| Stated exercise |
Quote every line as given.

Start of Source material

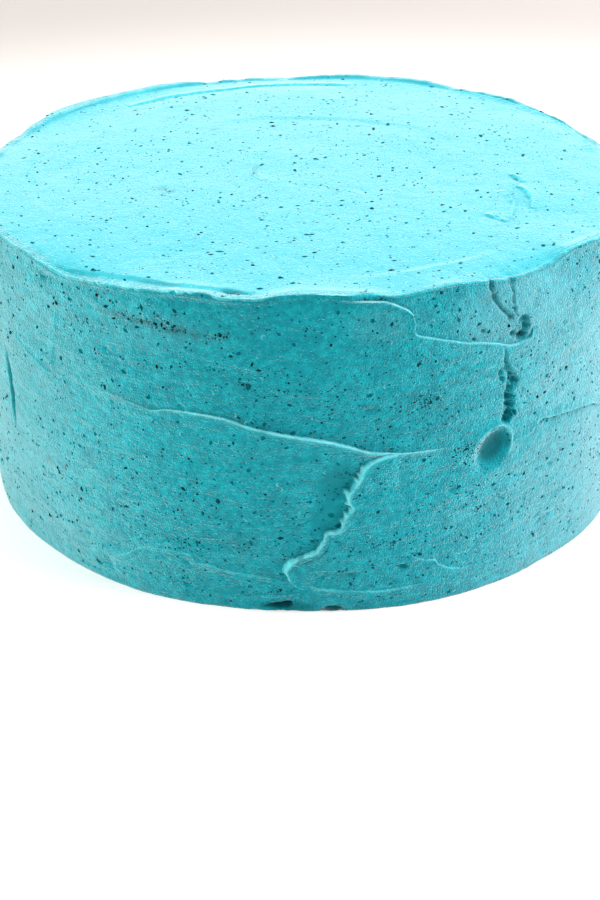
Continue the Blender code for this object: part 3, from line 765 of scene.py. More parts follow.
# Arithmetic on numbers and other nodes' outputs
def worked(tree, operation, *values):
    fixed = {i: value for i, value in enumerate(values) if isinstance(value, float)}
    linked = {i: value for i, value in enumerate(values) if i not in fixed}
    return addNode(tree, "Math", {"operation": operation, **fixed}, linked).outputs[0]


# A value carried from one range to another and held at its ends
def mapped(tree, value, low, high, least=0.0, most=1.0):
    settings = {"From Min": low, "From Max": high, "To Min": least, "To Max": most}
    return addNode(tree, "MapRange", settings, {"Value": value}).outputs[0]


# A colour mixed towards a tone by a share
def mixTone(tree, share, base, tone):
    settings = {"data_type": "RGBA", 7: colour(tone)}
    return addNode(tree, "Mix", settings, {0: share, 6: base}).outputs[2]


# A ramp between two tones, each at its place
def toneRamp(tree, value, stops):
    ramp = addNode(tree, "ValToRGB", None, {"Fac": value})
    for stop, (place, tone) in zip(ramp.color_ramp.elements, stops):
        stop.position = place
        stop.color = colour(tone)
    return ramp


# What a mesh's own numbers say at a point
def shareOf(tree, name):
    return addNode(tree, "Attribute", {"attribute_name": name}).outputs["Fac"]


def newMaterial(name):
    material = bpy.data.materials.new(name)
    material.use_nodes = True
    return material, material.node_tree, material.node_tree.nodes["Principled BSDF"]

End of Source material

| Solution for this problem |
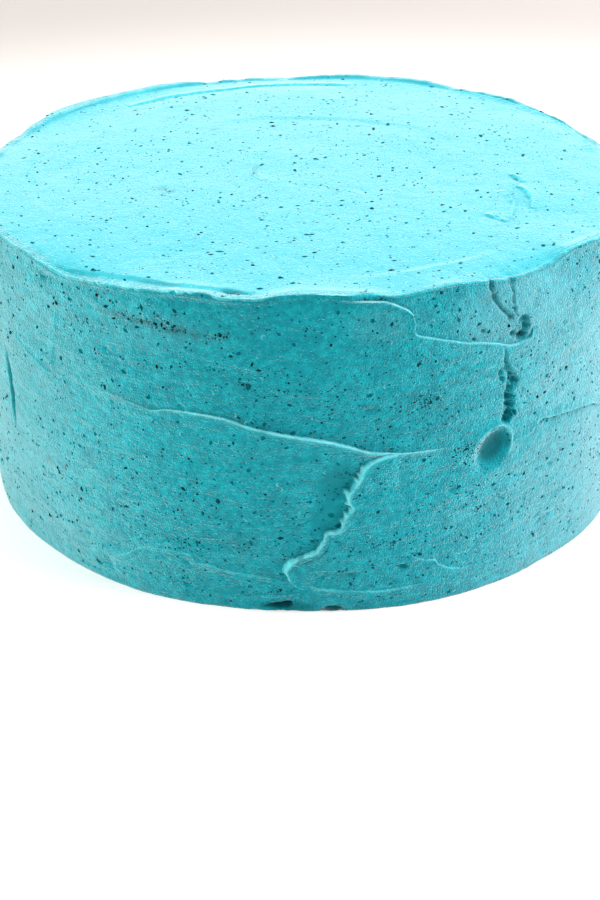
Continue the Blender code for this object: part 3, from line 765 of scene.py. More parts follow.
# Arithmetic on numbers and other nodes' outputs
def worked(tree, operation, *values):
    fixed = {i: value for i, value in enumerate(values) if isinstance(value, float)}
    linked = {i: value for i, value in enumerate(values) if i not in fixed}
    return addNode(tree, "Math", {"operation": operation, **fixed}, linked).outputs[0]


# A value carried from one range to another and held at its ends
def mapped(tree, value, low, high, least=0.0, most=1.0):
    settings = {"From Min": low, "From Max": high, "To Min": least, "To Max": most}
    return addNode(tree, "MapRange", settings, {"Value": value}).outputs[0]


# A colour mixed towards a tone by a share
def mixTone(tree, share, base, tone):
    settings = {"data_type": "RGBA", 7: colour(tone)}
    return addNode(tree, "Mix", settings, {0: share, 6: base}).outputs[2]


# A ramp between two tones, each at its place
def toneRamp(tree, value, stops):
    ramp = addNode(tree, "ValToRGB", None, {"Fac": value})
    for stop, (place, tone) in zip(ramp.color_ramp.elements, stops):
        stop.position = place
        stop.color = colour(tone)
    return ramp


# What a mesh's own numbers say at a point
def shareOf(tree, name):
    return addNode(tree, "Attribute", {"attribute_name": name}).outputs["Fac"]


def newMaterial(name):
    material = bpy.data.materials.new(name)
    material.use_nodes = True
    return material, material.node_tree, material.node_tree.nodes["Principled BSDF"]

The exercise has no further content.